What you are asked to do: Return, word for word, the lines from the line holding "Write part 2" through the line holding "1, 0), length)". Include both end lines and no others.

......

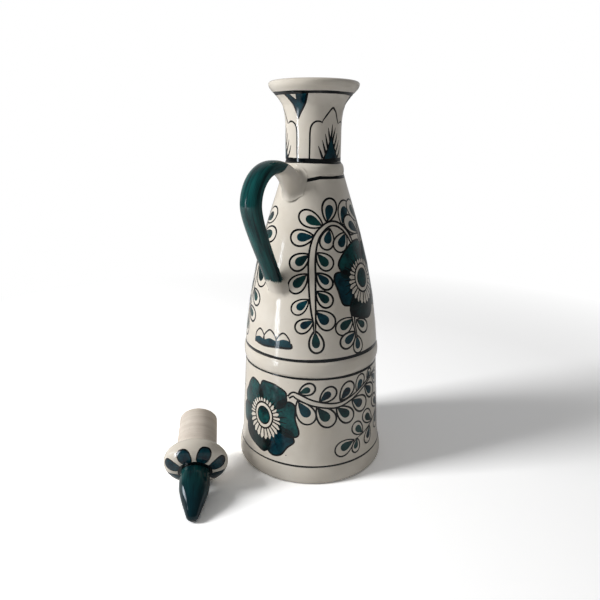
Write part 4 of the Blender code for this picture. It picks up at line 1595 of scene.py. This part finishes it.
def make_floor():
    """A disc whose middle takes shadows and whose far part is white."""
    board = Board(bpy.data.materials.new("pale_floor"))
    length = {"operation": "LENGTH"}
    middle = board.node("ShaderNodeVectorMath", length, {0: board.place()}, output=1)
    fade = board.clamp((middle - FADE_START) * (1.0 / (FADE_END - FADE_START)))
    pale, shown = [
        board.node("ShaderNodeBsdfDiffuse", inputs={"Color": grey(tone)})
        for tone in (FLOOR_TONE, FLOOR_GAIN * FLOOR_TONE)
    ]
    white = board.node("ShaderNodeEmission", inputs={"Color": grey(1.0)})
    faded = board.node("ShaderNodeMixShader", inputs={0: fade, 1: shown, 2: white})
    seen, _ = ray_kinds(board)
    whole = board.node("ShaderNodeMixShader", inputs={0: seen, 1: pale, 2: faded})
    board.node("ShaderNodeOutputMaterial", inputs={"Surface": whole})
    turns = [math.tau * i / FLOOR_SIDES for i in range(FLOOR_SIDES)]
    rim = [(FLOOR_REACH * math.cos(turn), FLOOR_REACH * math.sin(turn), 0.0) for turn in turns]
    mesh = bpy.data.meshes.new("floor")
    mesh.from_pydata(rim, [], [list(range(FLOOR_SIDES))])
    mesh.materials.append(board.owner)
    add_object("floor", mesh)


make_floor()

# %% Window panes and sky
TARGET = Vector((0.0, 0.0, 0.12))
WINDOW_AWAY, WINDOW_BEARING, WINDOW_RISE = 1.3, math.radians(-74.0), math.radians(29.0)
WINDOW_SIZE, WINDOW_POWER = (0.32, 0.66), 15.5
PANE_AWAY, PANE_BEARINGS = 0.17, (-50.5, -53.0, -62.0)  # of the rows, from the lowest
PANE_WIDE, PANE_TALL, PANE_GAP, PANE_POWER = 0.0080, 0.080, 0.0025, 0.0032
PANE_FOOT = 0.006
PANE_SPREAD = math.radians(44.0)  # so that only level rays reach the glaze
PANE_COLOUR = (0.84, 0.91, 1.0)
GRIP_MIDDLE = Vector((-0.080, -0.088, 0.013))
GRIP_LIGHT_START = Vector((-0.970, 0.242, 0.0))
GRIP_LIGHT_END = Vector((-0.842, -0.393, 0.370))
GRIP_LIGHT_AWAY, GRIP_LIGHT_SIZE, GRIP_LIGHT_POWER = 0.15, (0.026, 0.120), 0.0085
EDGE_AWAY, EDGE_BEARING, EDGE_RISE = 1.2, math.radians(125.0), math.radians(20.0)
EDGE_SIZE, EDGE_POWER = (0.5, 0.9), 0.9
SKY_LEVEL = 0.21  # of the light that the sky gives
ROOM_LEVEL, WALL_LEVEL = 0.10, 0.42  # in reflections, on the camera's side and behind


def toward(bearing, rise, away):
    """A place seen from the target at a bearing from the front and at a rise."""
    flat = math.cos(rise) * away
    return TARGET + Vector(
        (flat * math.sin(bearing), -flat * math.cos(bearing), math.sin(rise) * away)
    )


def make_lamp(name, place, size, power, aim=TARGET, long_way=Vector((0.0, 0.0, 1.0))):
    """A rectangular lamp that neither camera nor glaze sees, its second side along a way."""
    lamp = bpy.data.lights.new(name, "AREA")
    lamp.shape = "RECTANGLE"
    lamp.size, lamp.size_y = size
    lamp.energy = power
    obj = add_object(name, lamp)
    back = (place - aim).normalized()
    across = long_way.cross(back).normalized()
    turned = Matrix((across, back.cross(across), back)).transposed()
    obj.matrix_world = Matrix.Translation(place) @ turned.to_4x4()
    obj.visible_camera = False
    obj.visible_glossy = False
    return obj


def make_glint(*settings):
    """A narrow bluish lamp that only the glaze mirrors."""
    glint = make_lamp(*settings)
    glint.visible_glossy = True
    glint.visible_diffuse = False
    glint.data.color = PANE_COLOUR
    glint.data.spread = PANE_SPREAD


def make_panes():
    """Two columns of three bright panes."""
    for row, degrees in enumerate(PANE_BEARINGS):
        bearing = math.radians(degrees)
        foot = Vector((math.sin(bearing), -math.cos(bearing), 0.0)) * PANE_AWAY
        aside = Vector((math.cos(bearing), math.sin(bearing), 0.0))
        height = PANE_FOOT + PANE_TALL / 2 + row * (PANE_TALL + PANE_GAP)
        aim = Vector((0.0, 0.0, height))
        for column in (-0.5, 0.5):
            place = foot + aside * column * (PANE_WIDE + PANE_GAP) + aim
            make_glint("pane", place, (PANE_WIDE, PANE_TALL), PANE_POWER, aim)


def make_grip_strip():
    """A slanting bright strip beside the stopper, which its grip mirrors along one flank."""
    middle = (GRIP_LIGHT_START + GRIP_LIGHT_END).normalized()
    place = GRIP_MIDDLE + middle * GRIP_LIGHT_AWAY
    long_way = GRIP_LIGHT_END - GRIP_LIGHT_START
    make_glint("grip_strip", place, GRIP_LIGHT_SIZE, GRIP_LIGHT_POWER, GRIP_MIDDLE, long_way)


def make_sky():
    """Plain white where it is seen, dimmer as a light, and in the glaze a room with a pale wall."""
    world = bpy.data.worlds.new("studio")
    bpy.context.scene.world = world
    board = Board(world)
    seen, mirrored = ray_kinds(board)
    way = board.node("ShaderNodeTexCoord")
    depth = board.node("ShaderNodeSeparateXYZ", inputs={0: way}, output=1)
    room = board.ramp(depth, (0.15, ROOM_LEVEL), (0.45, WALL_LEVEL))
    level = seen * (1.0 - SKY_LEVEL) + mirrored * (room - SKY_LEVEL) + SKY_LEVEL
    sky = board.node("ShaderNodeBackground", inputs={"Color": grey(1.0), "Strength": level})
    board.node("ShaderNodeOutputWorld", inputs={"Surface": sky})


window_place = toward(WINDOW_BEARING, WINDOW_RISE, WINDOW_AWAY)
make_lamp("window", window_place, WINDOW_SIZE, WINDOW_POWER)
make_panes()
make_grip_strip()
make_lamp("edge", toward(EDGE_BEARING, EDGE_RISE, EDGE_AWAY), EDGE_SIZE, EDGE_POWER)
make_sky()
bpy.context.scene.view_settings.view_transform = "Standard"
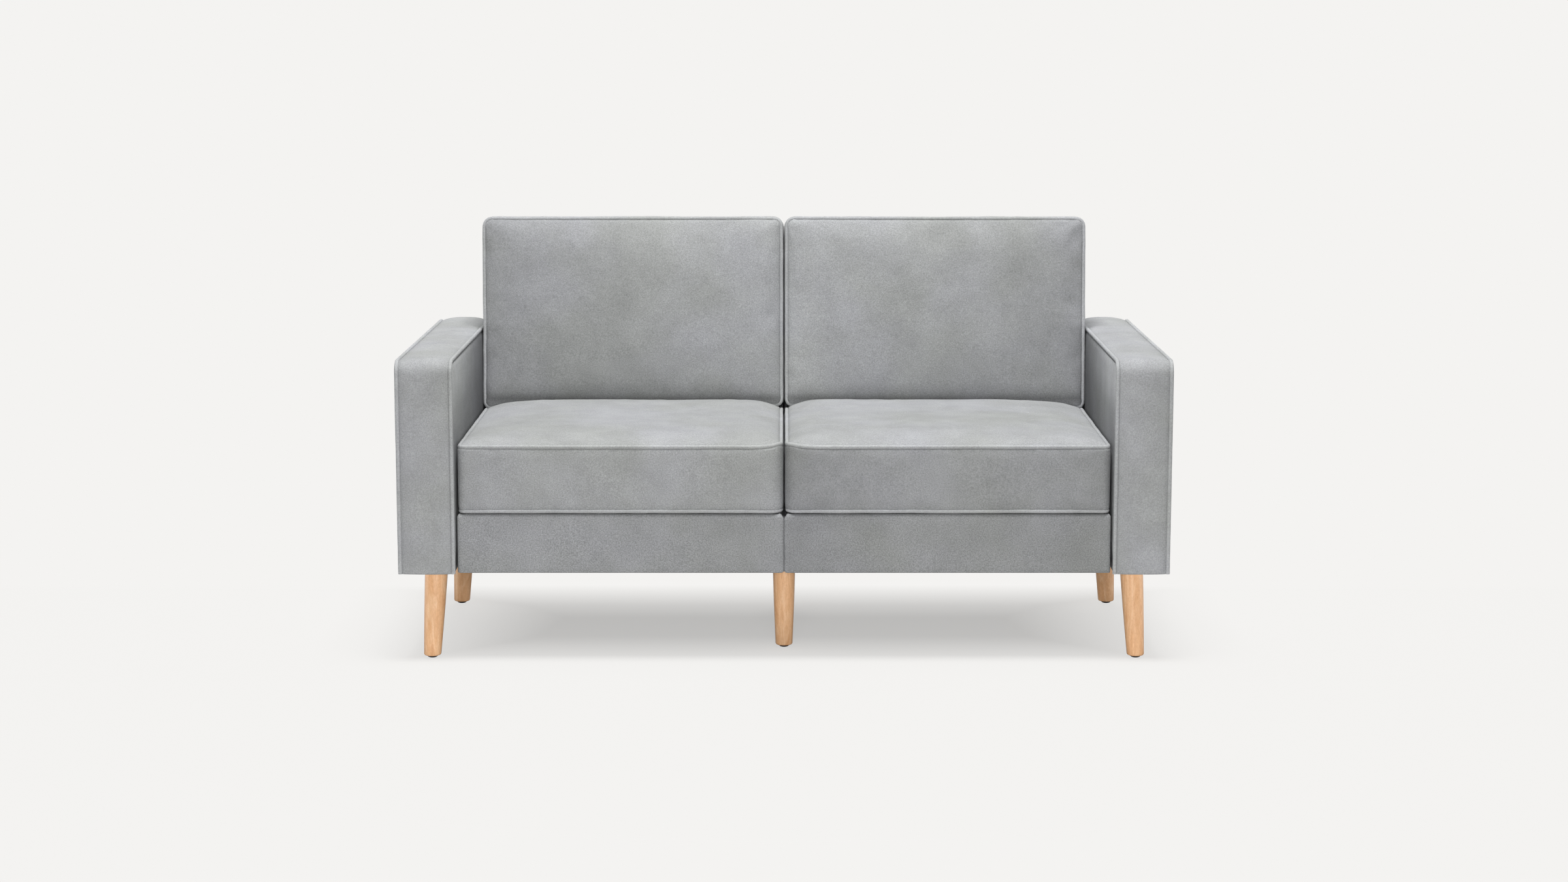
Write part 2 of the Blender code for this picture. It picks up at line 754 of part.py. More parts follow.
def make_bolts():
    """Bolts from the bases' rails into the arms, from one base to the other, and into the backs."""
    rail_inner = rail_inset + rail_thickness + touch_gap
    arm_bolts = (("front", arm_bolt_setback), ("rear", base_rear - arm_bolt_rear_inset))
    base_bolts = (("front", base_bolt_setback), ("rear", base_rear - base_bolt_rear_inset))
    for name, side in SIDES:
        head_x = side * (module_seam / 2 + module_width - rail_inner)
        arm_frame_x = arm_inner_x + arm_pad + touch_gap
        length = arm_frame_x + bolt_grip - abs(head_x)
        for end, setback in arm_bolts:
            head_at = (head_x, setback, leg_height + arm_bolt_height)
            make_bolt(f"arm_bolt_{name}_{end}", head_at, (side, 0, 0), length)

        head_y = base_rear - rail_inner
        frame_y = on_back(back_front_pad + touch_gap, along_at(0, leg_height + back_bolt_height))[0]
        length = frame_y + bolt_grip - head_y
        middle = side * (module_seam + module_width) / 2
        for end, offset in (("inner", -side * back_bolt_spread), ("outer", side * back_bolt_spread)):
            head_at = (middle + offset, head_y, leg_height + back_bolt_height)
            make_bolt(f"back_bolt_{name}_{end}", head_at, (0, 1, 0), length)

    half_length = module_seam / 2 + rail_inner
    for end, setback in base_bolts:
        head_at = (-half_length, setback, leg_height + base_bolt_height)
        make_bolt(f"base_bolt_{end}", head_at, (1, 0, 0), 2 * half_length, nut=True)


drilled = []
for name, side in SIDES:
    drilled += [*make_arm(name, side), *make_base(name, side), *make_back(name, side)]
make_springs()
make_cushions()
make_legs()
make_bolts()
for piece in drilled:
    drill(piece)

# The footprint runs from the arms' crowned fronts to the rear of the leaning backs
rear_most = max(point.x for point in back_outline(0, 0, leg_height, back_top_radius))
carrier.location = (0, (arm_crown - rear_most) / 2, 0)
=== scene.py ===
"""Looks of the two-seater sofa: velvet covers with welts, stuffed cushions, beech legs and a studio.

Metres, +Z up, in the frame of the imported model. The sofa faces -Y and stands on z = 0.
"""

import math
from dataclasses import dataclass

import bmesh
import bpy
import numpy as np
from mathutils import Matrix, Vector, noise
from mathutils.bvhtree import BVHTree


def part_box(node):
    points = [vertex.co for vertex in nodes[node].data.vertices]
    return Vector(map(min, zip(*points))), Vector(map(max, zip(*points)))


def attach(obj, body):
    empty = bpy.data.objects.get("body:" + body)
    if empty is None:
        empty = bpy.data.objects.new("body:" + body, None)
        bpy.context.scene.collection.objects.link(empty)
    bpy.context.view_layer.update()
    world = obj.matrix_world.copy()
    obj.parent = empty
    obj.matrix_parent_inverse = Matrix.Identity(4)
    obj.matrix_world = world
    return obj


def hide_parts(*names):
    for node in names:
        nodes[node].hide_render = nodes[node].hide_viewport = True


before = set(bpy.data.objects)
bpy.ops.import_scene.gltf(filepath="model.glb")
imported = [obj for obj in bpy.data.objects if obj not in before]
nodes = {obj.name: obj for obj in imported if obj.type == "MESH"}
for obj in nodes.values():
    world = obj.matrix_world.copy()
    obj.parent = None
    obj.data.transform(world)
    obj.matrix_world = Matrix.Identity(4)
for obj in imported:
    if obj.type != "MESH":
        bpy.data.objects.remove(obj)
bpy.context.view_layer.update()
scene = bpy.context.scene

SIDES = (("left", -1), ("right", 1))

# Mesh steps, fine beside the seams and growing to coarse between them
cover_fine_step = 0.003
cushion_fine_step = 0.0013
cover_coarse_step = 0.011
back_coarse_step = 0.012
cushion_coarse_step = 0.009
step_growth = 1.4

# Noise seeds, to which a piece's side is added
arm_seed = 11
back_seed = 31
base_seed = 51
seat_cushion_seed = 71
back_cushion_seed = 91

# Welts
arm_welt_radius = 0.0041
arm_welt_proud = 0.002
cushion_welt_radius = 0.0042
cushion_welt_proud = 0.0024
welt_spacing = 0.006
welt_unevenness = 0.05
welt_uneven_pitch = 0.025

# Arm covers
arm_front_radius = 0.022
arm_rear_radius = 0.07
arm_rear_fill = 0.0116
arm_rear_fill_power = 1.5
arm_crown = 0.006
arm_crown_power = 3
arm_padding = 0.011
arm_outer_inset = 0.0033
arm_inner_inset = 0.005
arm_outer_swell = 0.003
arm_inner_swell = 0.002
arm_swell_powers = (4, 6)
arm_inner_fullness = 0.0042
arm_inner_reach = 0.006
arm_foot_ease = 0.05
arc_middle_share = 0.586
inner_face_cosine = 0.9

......

Answer to the problem:
Write part 2 of the Blender code for this picture. It picks up at line 754 of part.py. More parts follow.
def make_bolts():
    """Bolts from the bases' rails into the arms, from one base to the other, and into the backs."""
    rail_inner = rail_inset + rail_thickness + touch_gap
    arm_bolts = (("front", arm_bolt_setback), ("rear", base_rear - arm_bolt_rear_inset))
    base_bolts = (("front", base_bolt_setback), ("rear", base_rear - base_bolt_rear_inset))
    for name, side in SIDES:
        head_x = side * (module_seam / 2 + module_width - rail_inner)
        arm_frame_x = arm_inner_x + arm_pad + touch_gap
        length = arm_frame_x + bolt_grip - abs(head_x)
        for end, setback in arm_bolts:
            head_at = (head_x, setback, leg_height + arm_bolt_height)
            make_bolt(f"arm_bolt_{name}_{end}", head_at, (side, 0, 0), length)

        head_y = base_rear - rail_inner
        frame_y = on_back(back_front_pad + touch_gap, along_at(0, leg_height + back_bolt_height))[0]
        length = frame_y + bolt_grip - head_y
        middle = side * (module_seam + module_width) / 2
        for end, offset in (("inner", -side * back_bolt_spread), ("outer", side * back_bolt_spread)):
            head_at = (middle + offset, head_y, leg_height + back_bolt_height)
            make_bolt(f"back_bolt_{name}_{end}", head_at, (0, 1, 0), length)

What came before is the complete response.